======== Supplied information ========

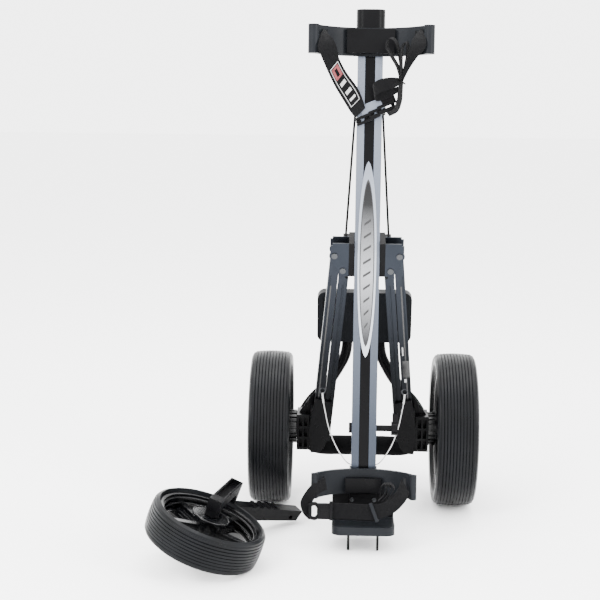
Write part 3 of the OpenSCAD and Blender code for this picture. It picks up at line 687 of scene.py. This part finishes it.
def make_wires():
    for side, name in ((-1, "left"), (1, "right")):
        line = [wire_at(side, p) for p in WIRE_POINTS]
        wire = tube("stay_wire_" + name, line, WIRE_RADIUS * MM, "wire", None, 60, 12)
        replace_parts(wire, "wire_" + name)
        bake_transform(wire)
        sleeve = tube("wire_sleeve_" + name, [spline(line, t) for t in (0.0, 0.04, 0.08, 0.12)], 1.7 * MM,
                      "wire", "outer_leg_" + name, 16, 14)
        eye = line[0] + Vector((0, 0.001, 0.005))
        loop = [eye + 5 * MM * Vector((math.cos(a), 0, math.sin(a))) for a in
                [2 * math.pi * k / 16 - math.pi / 2 for k in range(17)]]
        tube("wire_eye_" + name, loop, 1.3 * MM, "pin_steel", "outer_leg_" + name, 48, 10)


# ---- small marks: the console's embossed keys ----
def make_console_marks():
    lo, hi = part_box("console")
    for i, side in enumerate((-1, 1)):
        for k in range(3):
            centre = Vector(((lo.x + hi.x) / 2 + side * 0.067, lo.y + 0.0125 - k * 0.0017,
                             hi.z - 0.045 - k * 0.016))
            key = slab("console_key_%d_%d" % (i, k), centre, ACROSS, Vector((0, -0.17, 1)),
                       (0.012, 0.008, 0.003), "grey_plastic", "handle")


# ---- legs: rolled line down each bar and the rating chips on the right one ----
def leg_strip(name, side, across, width, t0, t1, material, lift=11.15):
    """A thin strip on the front face of an outer bar, from share t0 to t1 of its length."""
    top = Vector(JOINTS["leg_%s_swing" % side]["pos_m"])
    foot = Vector(JOINTS["carrier_%s_level" % side]["pos_m"])
    face = Vector((0, -math.cos(math.radians(20)), -math.sin(math.radians(20))))
    along = foot - top
    along -= face * along.dot(face)
    sideways = along.cross(face).normalized()
    centre = top + along * (t0 + t1) / 2 + face * lift * MM + sideways * across * MM
    return slab(name, centre, sideways, along, (width * MM, along.length * (t1 - t0), 0.0005), material,
                "outer_leg_" + side, bevel=0.0001)


def make_leg_details():
    for side in ("left", "right"):
        leg_strip("bar_line_" + side, side, 0.5, 2.6, 0.17, 0.93, "print_black")
    leg_strip("bar_chip", "right", 4.5, 2.4, 0.52, 0.57, "print_white")
    leg_strip("bar_label", "right", 0.0, 13.0, 0.60, 0.70, "print_black", 11.5)
    leg_strip("bar_chip_low", "right", 2.5, 4.0, 0.71, 0.73, "print_white", 11.5)


# ---- wheels: pressed rings in each rim, a collar on the front hub ----
def ring(name, centre, axis, radius, thickness, material, body):
    axis = axis.normalized()
    u = axis.orthogonal().normalized()
    v = axis.cross(u)
    steps, sides = 96, 12
    verts, faces = [], []
    for i in range(steps):
        a = 2 * math.pi * i / steps
        out = math.cos(a) * u + math.sin(a) * v
        for k in range(sides):
            b = 2 * math.pi * k / sides
            verts.append(centre + out * (radius + thickness * math.cos(b)) + axis * thickness * math.sin(b))
    for i in range(steps):
        for k in range(sides):
            a, b = i * sides + k, i * sides + (k + 1) % sides
            c, d = ((i + 1) % steps) * sides + k, ((i + 1) % steps) * sides + (k + 1) % sides
            faces.append((a, c, d, b))
    return add_mesh(name, verts, faces, material, body)


def make_wheel_details():
    hub = JOINTS["front_wheel_spin"]
    centre, axis = Vector(hub["pos_m"]), Vector(hub["axis"]).normalized()
    for i, (radius, height) in enumerate(((0.0785, 0.017), (0.0765, 0.008), (0.0785, -0.004))):
        ring("front_rim_ring_%d" % i, centre + axis * height, axis, radius, 0.0024, "rim_plastic",
                     "front_wheel")
    ring("front_hub_lip", centre + axis * 0.028, axis, 0.0305, 0.0012, "rim_plastic",
                 "front_wheel")
    for side, way in (("left", 1), ("right", -1)):
        spin = JOINTS["wheel_%s_spin" % side]
        middle, inward = Vector(spin["pos_m"]), Vector((way, 0, 0))
        lo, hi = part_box("tyre_" + side)
        half = (hi.x - lo.x) / 2
        wheel_middle = Vector(((lo.x + hi.x) / 2, middle.y, middle.z))
        for i, (radius, height) in enumerate(((0.1115, half - 0.011), (0.109, half - 0.022),
                                              (0.1115, half - 0.034))):
            ring("rim_ring_%s_%d" % (side, i), wheel_middle + inward * height, inward, radius,
                         0.0026, "rim_plastic", "wheel_" + side)
        ring("axle_washer_" + side, wheel_middle + inward * (half + 0.0125), inward, 0.0085, 0.0022,
                     "bright_steel", "carrier_" + side)


# ---- screws on the foot of the spine ----
def screw(name, centre, face, radius, body):
    u = face.orthogonal().normalized()
    v = face.cross(u)
    verts, faces, steps = [], [], 24
    profile = [(1.0, 0.0), (1.0, 0.35), (0.85, 0.62), (0.5, 0.8), (0.0001, 0.85)]
    for share, height in profile:
        for k in range(steps):
            a = 2 * math.pi * k / steps
            out = math.cos(a) * u + math.sin(a) * v
            verts.append(centre + out * radius * share + face * radius * height)
    for i in range(len(profile) - 1):
        for k in range(steps):
            a, b = i * steps + k, i * steps + (k + 1) % steps
            faces.append((a, b, b + steps, a + steps))
    faces.append(tuple(reversed(range(steps))))
    return add_mesh(name, verts, faces, "bright_steel", body)


def make_screws():
    forward = -BACK
    places = ((-21, -14.2, 101), (16, -14.2, 99), (17, -14.2, 90))
    for i, (x, n, s) in enumerate(places):
        screw("saddle_screw_%d" % i, at(x, n, s), forward, 0.0026, "frame")


# ---- light, floor and backdrop ----
def area_light(name, place, aim, size, power):
    data = bpy.data.lights.new(name, "AREA")
    data.shape = "RECTANGLE"
    data.size, data.size_y = size
    data.energy = power
    light = bpy.data.objects.new(name, data)
    bpy.context.scene.collection.objects.link(light)
    light.location = place
    light.rotation_euler = (Vector(aim) - Vector(place)).to_track_quat("-Z", "Y").to_euler()


def make_studio():
    world = bpy.data.worlds.new("studio")
    bpy.context.scene.world = world
    world.use_nodes = True
    background = world.node_tree.nodes["Background"]
    background.inputs["Color"].default_value = (1, 1, 1, 1)
    background.inputs["Strength"].default_value = WORLD_STRENGTH
    area_light("key", (-1.6, -1.8, 2.2), (0, 0, 0.4), (1.2, 1.6), KEY_POWER)
    area_light("fill", (1.9, -1.4, 1.6), (0, 0, 0.4), (0.9, 1.8), FILL_POWER)
    area_light("top", (0, 0.2, 2.8), (0, 0, 0.3), (2.0, 2.0), TOP_POWER)
    size = FLOOR_HALF
    floor = bpy.data.meshes.new("floor")
    corners = [(-size, -size, 0), (size, -size, 0), (size, size, 0), (-size, size, 0)]
    floor.from_pydata(corners, [], [(0, 1, 2, 3)])
    ground = bpy.data.objects.new("floor", floor)
    bpy.context.scene.collection.objects.link(ground)
    m = Shader("floor", (0.93, 0.93, 0.93), 0.7, specular=0.2)
    m.vary("Roughness", m.noise(0.5, 3.0), 0.6, 0.8)
    floor.materials.append(m.mat)


make_wires()
make_badge()
make_upper_strap()
make_upper_buckle()
make_lower_strap()
make_handle()
make_console_marks()
make_leg_details()
make_wheel_details()
make_screws()
make_studio()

========

Aim = Write out the data again, exactly and in full.

Answer to the problem =
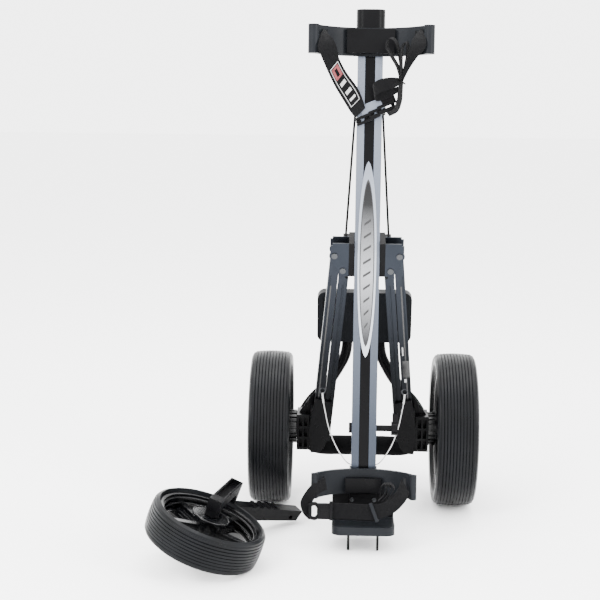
Write part 3 of the OpenSCAD and Blender code for this picture. It picks up at line 687 of scene.py. This part finishes it.
def make_wires():
    for side, name in ((-1, "left"), (1, "right")):
        line = [wire_at(side, p) for p in WIRE_POINTS]
        wire = tube("stay_wire_" + name, line, WIRE_RADIUS * MM, "wire", None, 60, 12)
        replace_parts(wire, "wire_" + name)
        bake_transform(wire)
        sleeve = tube("wire_sleeve_" + name, [spline(line, t) for t in (0.0, 0.04, 0.08, 0.12)], 1.7 * MM,
                      "wire", "outer_leg_" + name, 16, 14)
        eye = line[0] + Vector((0, 0.001, 0.005))
        loop = [eye + 5 * MM * Vector((math.cos(a), 0, math.sin(a))) for a in
                [2 * math.pi * k / 16 - math.pi / 2 for k in range(17)]]
        tube("wire_eye_" + name, loop, 1.3 * MM, "pin_steel", "outer_leg_" + name, 48, 10)


# ---- small marks: the console's embossed keys ----
def make_console_marks():
    lo, hi = part_box("console")
    for i, side in enumerate((-1, 1)):
        for k in range(3):
            centre = Vector(((lo.x + hi.x) / 2 + side * 0.067, lo.y + 0.0125 - k * 0.0017,
                             hi.z - 0.045 - k * 0.016))
            key = slab("console_key_%d_%d" % (i, k), centre, ACROSS, Vector((0, -0.17, 1)),
                       (0.012, 0.008, 0.003), "grey_plastic", "handle")


# ---- legs: rolled line down each bar and the rating chips on the right one ----
def leg_strip(name, side, across, width, t0, t1, material, lift=11.15):
    """A thin strip on the front face of an outer bar, from share t0 to t1 of its length."""
    top = Vector(JOINTS["leg_%s_swing" % side]["pos_m"])
    foot = Vector(JOINTS["carrier_%s_level" % side]["pos_m"])
    face = Vector((0, -math.cos(math.radians(20)), -math.sin(math.radians(20))))
    along = foot - top
    along -= face * along.dot(face)
    sideways = along.cross(face).normalized()
    centre = top + along * (t0 + t1) / 2 + face * lift * MM + sideways * across * MM
    return slab(name, centre, sideways, along, (width * MM, along.length * (t1 - t0), 0.0005), material,
                "outer_leg_" + side, bevel=0.0001)


def make_leg_details():
    for side in ("left", "right"):
        leg_strip("bar_line_" + side, side, 0.5, 2.6, 0.17, 0.93, "print_black")
    leg_strip("bar_chip", "right", 4.5, 2.4, 0.52, 0.57, "print_white")
    leg_strip("bar_label", "right", 0.0, 13.0, 0.60, 0.70, "print_black", 11.5)
    leg_strip("bar_chip_low", "right", 2.5, 4.0, 0.71, 0.73, "print_white", 11.5)


# ---- wheels: pressed rings in each rim, a collar on the front hub ----
def ring(name, centre, axis, radius, thickness, material, body):
    axis = axis.normalized()
    u = axis.orthogonal().normalized()
    v = axis.cross(u)
    steps, sides = 96, 12
    verts, faces = [], []
    for i in range(steps):
        a = 2 * math.pi * i / steps
        out = math.cos(a) * u + math.sin(a) * v
        for k in range(sides):
            b = 2 * math.pi * k / sides
            verts.append(centre + out * (radius + thickness * math.cos(b)) + axis * thickness * math.sin(b))
    for i in range(steps):
        for k in range(sides):
            a, b = i * sides + k, i * sides + (k + 1) % sides
            c, d = ((i + 1) % steps) * sides + k, ((i + 1) % steps) * sides + (k + 1) % sides
            faces.append((a, c, d, b))
    return add_mesh(name, verts, faces, material, body)


def make_wheel_details():
    hub = JOINTS["front_wheel_spin"]
    centre, axis = Vector(hub["pos_m"]), Vector(hub["axis"]).normalized()
    for i, (radius, height) in enumerate(((0.0785, 0.017), (0.0765, 0.008), (0.0785, -0.004))):
        ring("front_rim_ring_%d" % i, centre + axis * height, axis, radius, 0.0024, "rim_plastic",
                     "front_wheel")
    ring("front_hub_lip", centre + axis * 0.028, axis, 0.0305, 0.0012, "rim_plastic",
                 "front_wheel")
    for side, way in (("left", 1), ("right", -1)):
        spin = JOINTS["wheel_%s_spin" % side]
        middle, inward = Vector(spin["pos_m"]), Vector((way, 0, 0))
        lo, hi = part_box("tyre_" + side)
        half = (hi.x - lo.x) / 2
        wheel_middle = Vector(((lo.x + hi.x) / 2, middle.y, middle.z))
        for i, (radius, height) in enumerate(((0.1115, half - 0.011), (0.109, half - 0.022),
                                              (0.1115, half - 0.034))):
            ring("rim_ring_%s_%d" % (side, i), wheel_middle + inward * height, inward, radius,
                         0.0026, "rim_plastic", "wheel_" + side)
        ring("axle_washer_" + side, wheel_middle + inward * (half + 0.0125), inward, 0.0085, 0.0022,
                     "bright_steel", "carrier_" + side)


# ---- screws on the foot of the spine ----
def screw(name, centre, face, radius, body):
    u = face.orthogonal().normalized()
    v = face.cross(u)
    verts, faces, steps = [], [], 24
    profile = [(1.0, 0.0), (1.0, 0.35), (0.85, 0.62), (0.5, 0.8), (0.0001, 0.85)]
    for share, height in profile:
        for k in range(steps):
            a = 2 * math.pi * k / steps
            out = math.cos(a) * u + math.sin(a) * v
            verts.append(centre + out * radius * share + face * radius * height)
    for i in range(len(profile) - 1):
        for k in range(steps):
            a, b = i * steps + k, i * steps + (k + 1) % steps
            faces.append((a, b, b + steps, a + steps))
    faces.append(tuple(reversed(range(steps))))
    return add_mesh(name, verts, faces, "bright_steel", body)


def make_screws():
    forward = -BACK
    places = ((-21, -14.2, 101), (16, -14.2, 99), (17, -14.2, 90))
    for i, (x, n, s) in enumerate(places):
        screw("saddle_screw_%d" % i, at(x, n, s), forward, 0.0026, "frame")


# ---- light, floor and backdrop ----
def area_light(name, place, aim, size, power):
    data = bpy.data.lights.new(name, "AREA")
    data.shape = "RECTANGLE"
    data.size, data.size_y = size
    data.energy = power
    light = bpy.data.objects.new(name, data)
    bpy.context.scene.collection.objects.link(light)
    light.location = place
    light.rotation_euler = (Vector(aim) - Vector(place)).to_track_quat("-Z", "Y").to_euler()


def make_studio():
    world = bpy.data.worlds.new("studio")
    bpy.context.scene.world = world
    world.use_nodes = True
    background = world.node_tree.nodes["Background"]
    background.inputs["Color"].default_value = (1, 1, 1, 1)
    background.inputs["Strength"].default_value = WORLD_STRENGTH
    area_light("key", (-1.6, -1.8, 2.2), (0, 0, 0.4), (1.2, 1.6), KEY_POWER)
    area_light("fill", (1.9, -1.4, 1.6), (0, 0, 0.4), (0.9, 1.8), FILL_POWER)
    area_light("top", (0, 0.2, 2.8), (0, 0, 0.3), (2.0, 2.0), TOP_POWER)
    size = FLOOR_HALF
    floor = bpy.data.meshes.new("floor")
    corners = [(-size, -size, 0), (size, -size, 0), (size, size, 0), (-size, size, 0)]
    floor.from_pydata(corners, [], [(0, 1, 2, 3)])
    ground = bpy.data.objects.new("floor", floor)
    bpy.context.scene.collection.objects.link(ground)
    m = Shader("floor", (0.93, 0.93, 0.93), 0.7, specular=0.2)
    m.vary("Roughness", m.noise(0.5, 3.0), 0.6, 0.8)
    floor.materials.append(m.mat)


make_wires()
make_badge()
make_upper_strap()
make_upper_buckle()
make_lower_strap()
make_handle()
make_console_marks()
make_leg_details()
make_wheel_details()
make_screws()
make_studio()